Records:
-.-.-

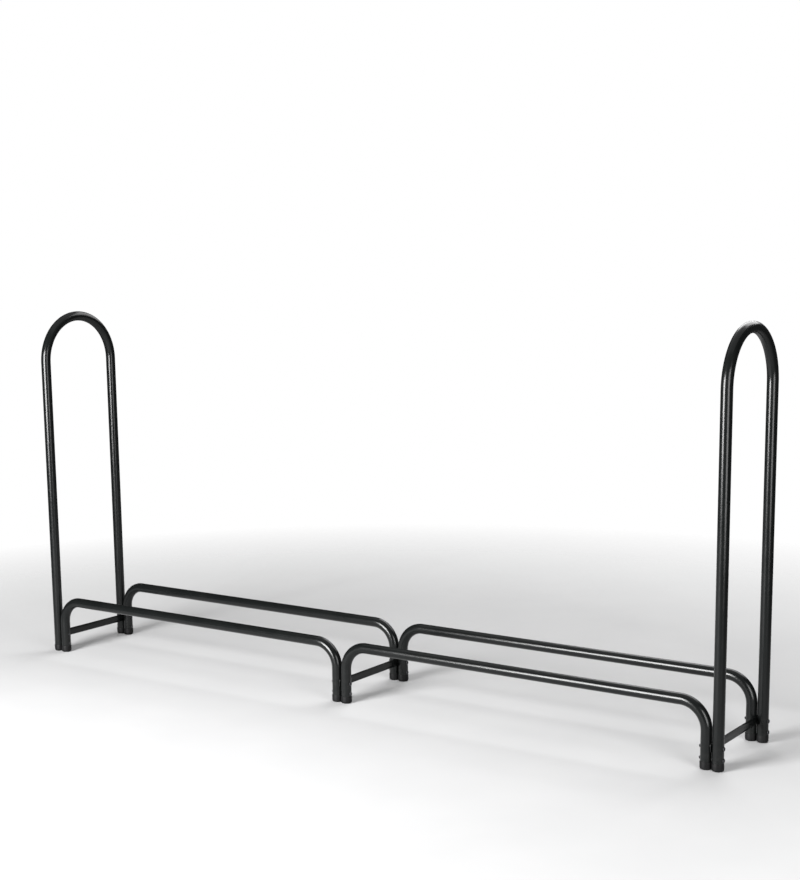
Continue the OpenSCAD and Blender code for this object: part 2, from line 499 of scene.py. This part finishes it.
class Nodes:
    """A short way to write a material's node tree."""

    def __init__(self, name):
        self.material = bpy.data.materials.new(name)
        self.material.use_nodes = True
        self.tree = self.material.node_tree
        self.shader = self.tree.nodes["Principled BSDF"]
        coords = self.tree.nodes.new("ShaderNodeTexCoord")
        self.coords = coords.outputs["Object"]

    def link(self, source, target):
        self.tree.links.new(source, target)

    def noise(self, scale, detail=3, roughness=0.5, stretch=None):
        node = self.tree.nodes.new("ShaderNodeTexNoise")
        node.inputs["Scale"].default_value = scale
        node.inputs["Detail"].default_value = detail
        node.inputs["Roughness"].default_value = roughness
        source = self.coords
        if stretch:
            mapping = self.tree.nodes.new("ShaderNodeMapping")
            mapping.inputs["Scale"].default_value = stretch
            self.link(source, mapping.inputs["Vector"])
            source = mapping.outputs["Vector"]
        self.link(source, node.inputs["Vector"])
        return node.outputs["Fac"]

    def remap(self, value, from_low, from_high, to_low, to_high):
        node = self.tree.nodes.new("ShaderNodeMapRange")
        self.link(value, node.inputs["Value"])
        for name, number in (("From Min", from_low), ("From Max", from_high),
                             ("To Min", to_low), ("To Max", to_high)):
            node.inputs[name].default_value = number
        return node.outputs["Result"]

    def math(self, operation, a, b):
        node = self.tree.nodes.new("ShaderNodeMath")
        node.operation = operation
        for socket, value in zip(node.inputs, (a, b)):
            if isinstance(value, (int, float)):
                socket.default_value = value
            else:
                self.link(value, socket)
        return node.outputs["Value"]

    def mix(self, factor, a, b):
        node = self.tree.nodes.new("ShaderNodeMix")
        node.data_type = "RGBA"
        self.link(factor, node.inputs["Factor"])
        for socket, value in (("A", a), ("B", b)):
            target = [s for s in node.inputs if s.name == socket and s.type == "RGBA"][0]
            if isinstance(value, tuple):
                target.default_value = (*value, 1)
            else:
                self.link(value, target)
        return [s for s in node.outputs if s.type == "RGBA"][0]

    def axis(self, name):
        node = self.tree.nodes.new("ShaderNodeSeparateXYZ")
        self.link(self.coords, node.inputs["Vector"])
        return node.outputs[name]

    def bump(self, height, distance):
        node = self.tree.nodes.new("ShaderNodeBump")
        node.inputs["Distance"].default_value = distance
        self.link(height, node.inputs["Height"])
        return node.outputs["Normal"]


def powder_coat():
    """Satin near-black powder coat: slight orange peel, faint handling marks, and a little
    floor dust low on the legs."""
    m = Nodes("powder_coat")
    dark, light = (0.0034, 0.0040, 0.0040), (0.0052, 0.0058, 0.0057)
    dust_color = (0.050, 0.048, 0.044)
    dust_top = 0.12
    orange_peel = 0.000006
    patches = m.noise(9, 4, 0.6)
    base = m.mix(m.remap(patches, 0.35, 0.7, 0, 1), dark, light)
    dust_noise = m.noise(60, 5, 0.65)
    low_down = m.remap(m.axis("Z"), 0.0, dust_top, 1, 0)
    dust = m.math("MULTIPLY", low_down, m.remap(dust_noise, 0.45, 0.75, 0, 0.15))
    color = m.mix(dust, base, dust_color)
    m.link(color, m.shader.inputs["Base Color"])
    handling = m.remap(m.noise(14, 5, 0.6), 0.3, 0.7, 0.19, 0.24)
    fine = m.remap(m.noise(900, 2, 0.5), 0.3, 0.7, -0.008, 0.008)
    rough = m.math("ADD", m.math("ADD", handling, fine), m.math("MULTIPLY", dust, 0.8))
    m.link(rough, m.shader.inputs["Roughness"])
    m.link(m.bump(m.noise(110, 2, 0.4), orange_peel), m.shader.inputs["Normal"])
    m.shader.inputs["Specular IOR Level"].default_value = 0.25
    return m.material


def foot_plastic():
    """Moulded black polyethylene: fine spark texture and scuffs near the floor."""
    m = Nodes("foot_plastic")
    dark, light = (0.0022, 0.0022, 0.0024), (0.0038, 0.0038, 0.0040)
    scuff_color = (0.030, 0.029, 0.027)
    scuff_top = 0.009
    spark_texture = 0.00004
    scuff_noise = m.noise(220, 6, 0.7, stretch=(1, 1, 0.35))
    low_down = m.remap(m.axis("Z"), 0.0, scuff_top, 1, 0)
    scuff = m.math("MULTIPLY", low_down, m.remap(scuff_noise, 0.5, 0.72, 0, 0.35))
    base = m.mix(m.remap(m.noise(40, 3, 0.5), 0.35, 0.65, 0, 1), dark, light)
    m.link(m.mix(scuff, base, scuff_color), m.shader.inputs["Base Color"])
    m.link(m.math("ADD", m.remap(m.noise(120, 3, 0.5), 0.3, 0.7, 0.46, 0.58),
                  m.math("MULTIPLY", scuff, 0.3)),
           m.shader.inputs["Roughness"])
    m.link(m.bump(m.noise(1800, 2, 0.7), spark_texture), m.shader.inputs["Normal"])
    m.shader.inputs["Specular IOR Level"].default_value = 0.16
    return m.material


def black_zinc():
    """Black zinc plating over steel: slightly uneven, with brighter rubbed spots."""
    m = Nodes("black_zinc")
    dark, light = (0.016, 0.016, 0.018), (0.03, 0.03, 0.032)
    rubbed = (0.10, 0.10, 0.105)
    grain = 0.00002
    rub = m.remap(m.noise(420, 5, 0.65), 0.5, 0.75, 0, 0.6)
    base = m.mix(m.remap(m.noise(150, 3, 0.5), 0.3, 0.7, 0, 1), dark, light)
    m.link(m.mix(rub, base, rubbed), m.shader.inputs["Base Color"])
    m.link(m.remap(m.noise(300, 4, 0.6), 0.3, 0.7, 0.22, 0.36), m.shader.inputs["Roughness"])
    m.link(m.bump(m.noise(1600, 2, 0.6), grain), m.shader.inputs["Normal"])
    m.shader.inputs["Metallic"].default_value = 0.55
    return m.material


# ---------------------------------------------------------------- the rack

coat = powder_coat()
plastic = foot_plastic()
zinc = black_zinc()
for side in (-1, 1):
    make_hoop(side, coat)
for row in ROWS:
    for side in (-1, 1):
        make_rail(row, side, coat)
for pair in PAIRS:
    make_brace(pair, coat)
for row in ROWS:
    for leg in range(len(LEG_X)):
        make_foot(row, leg, plastic)
    for pair in PAIRS:
        for level in BOLT_Z:
            make_bolt(row, pair, level, zinc)
            make_nut(row, pair, level, zinc)

# ---------------------------------------------------------------- floor, light and camera


def make_floor():
    """A large pale floor that fades into the white surround."""
    n = 96
    radii = (0.02, 1.2, 2.4, 3.4)
    fade_start, fade_end = 1.3, 3.2
    dark, light = (0.50, 0.50, 0.503), (0.52, 0.52, 0.522)
    verts, faces = bridge(lathe([(r, 0) for r in radii], n), closed=False)
    faces.append(tuple(range(n)))
    floor = mesh_object("floor", verts, faces)
    m = Nodes("floor_paper")
    tone = m.mix(m.remap(m.noise(3, 3, 0.5), 0.3, 0.7, 0, 1), dark, light)
    m.link(tone, m.shader.inputs["Base Color"])
    m.shader.inputs["Roughness"].default_value = 0.75
    m.shader.inputs["Specular IOR Level"].default_value = 0.2
    # Opaque round the rack, clear at the rim, so that no horizon shows.
    distance = m.tree.nodes.new("ShaderNodeVectorMath")
    distance.operation = "LENGTH"
    m.link(m.coords, distance.inputs[0])
    fade = m.remap(distance.outputs["Value"], fade_start, fade_end, 1, 0)
    m.link(fade, m.shader.inputs["Alpha"])
    floor.data.materials.append(m.material)


def area_light(name, location, target, size, radiance):
    """A softbox of width and height size, facing target. It lights, but isn't seen itself."""
    data = bpy.data.lights.new(name, "AREA")
    data.shape = "RECTANGLE"
    data.size, data.size_y = size
    data.energy = radiance * math.pi * size[0] * size[1]
    lamp = bpy.data.objects.new(name, data)
    bpy.context.scene.collection.objects.link(lamp)
    lamp.location = location
    direction = Vector(target) - Vector(location)
    lamp.rotation_euler = direction.to_track_quat("-Z", "Y").to_euler()
    lamp.visible_camera = False


def make_world():
    """White to the camera. For lighting it is a dim studio, so that the black coat stays black."""
    studio_strength, camera_strength = 0.05, 1.0
    world = bpy.data.worlds.new("studio")
    bpy.context.scene.world = world
    world.use_nodes = True
    tree = world.node_tree
    nodes, links = tree.nodes, tree.links
    background = nodes["Background"]
    path = nodes.new("ShaderNodeLightPath")
    white = nodes.new("ShaderNodeMix")
    white.data_type = "FLOAT"
    links.new(path.outputs["Is Camera Ray"], white.inputs["Factor"])
    white.inputs["A"].default_value = studio_strength
    white.inputs["B"].default_value = camera_strength
    links.new(white.outputs["Result"], background.inputs["Strength"])
    background.inputs["Color"].default_value = (1, 1, 1, 1)


def make_camera():
    """The photograph's view: from the right front, above the rack's top."""
    focal_share = 1584.5 / 880    # focal length over the frame's longer side
    place = (2.8555, -3.9111, 1.3357)
    pitch, yaw, roll = math.radians(9.844), math.radians(34.509), math.radians(-0.559)
    data = bpy.data.cameras.new("camera")
    data.sensor_width = 36
    data.lens = focal_share * data.sensor_width
    data.shift_x = -0.0151
    data.shift_y = 0.1084
    data.clip_end = 60
    camera = bpy.data.objects.new("camera", data)
    bpy.context.scene.collection.objects.link(camera)
    turn = Matrix.Rotation(yaw, 3, "Z") @ Matrix.Rotation(math.pi / 2 - pitch, 3, "X")
    turn = turn @ Matrix.Rotation(roll, 3, "Z")
    camera.matrix_world = Matrix.Translation(place) @ turn.to_4x4()
    bpy.context.scene.camera = camera


make_floor()
make_world()
make_camera()
area_light("key_left", location=(-0.85, -4.0, 1.35), target=(0.0, 0, 1.35), size=(1.9, 2.0), radiance=48)
area_light("fill_right", location=(3.5, -1.6, 1.2), target=(1.2, -0.15, 1.2), size=(1.3, 2.1), radiance=10)
area_light("top_back", location=(0.3, 3.4, 3.4), target=(0.3, 0, 1.0), size=(4.2, 2.4), radiance=4.4)
area_light("overhead", location=(0.0, 1.2, 4.5), target=(0.0, 1.2, 0), size=(6.5, 6.0), radiance=0.6)
bpy.context.scene.view_settings.view_transform = "Standard"
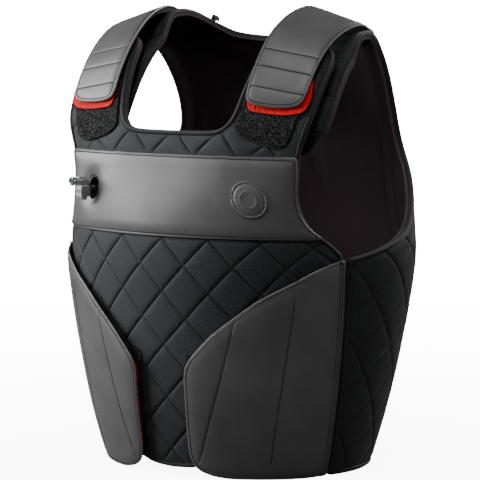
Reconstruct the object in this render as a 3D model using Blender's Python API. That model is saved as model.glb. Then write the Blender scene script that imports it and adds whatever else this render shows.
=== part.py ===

-.-.-

TASK DETAILS:
Each line from the one with "Reconstruct the object" through the last line of the records must be written out word for word. Include nothing else.

REPLY TO THE TASK:
Reconstruct the object in this render as a 3D model using Blender's Python API. That model is saved as model.glb. Then write the Blender scene script that imports it and adds whatever else this render shows.
=== part.py ===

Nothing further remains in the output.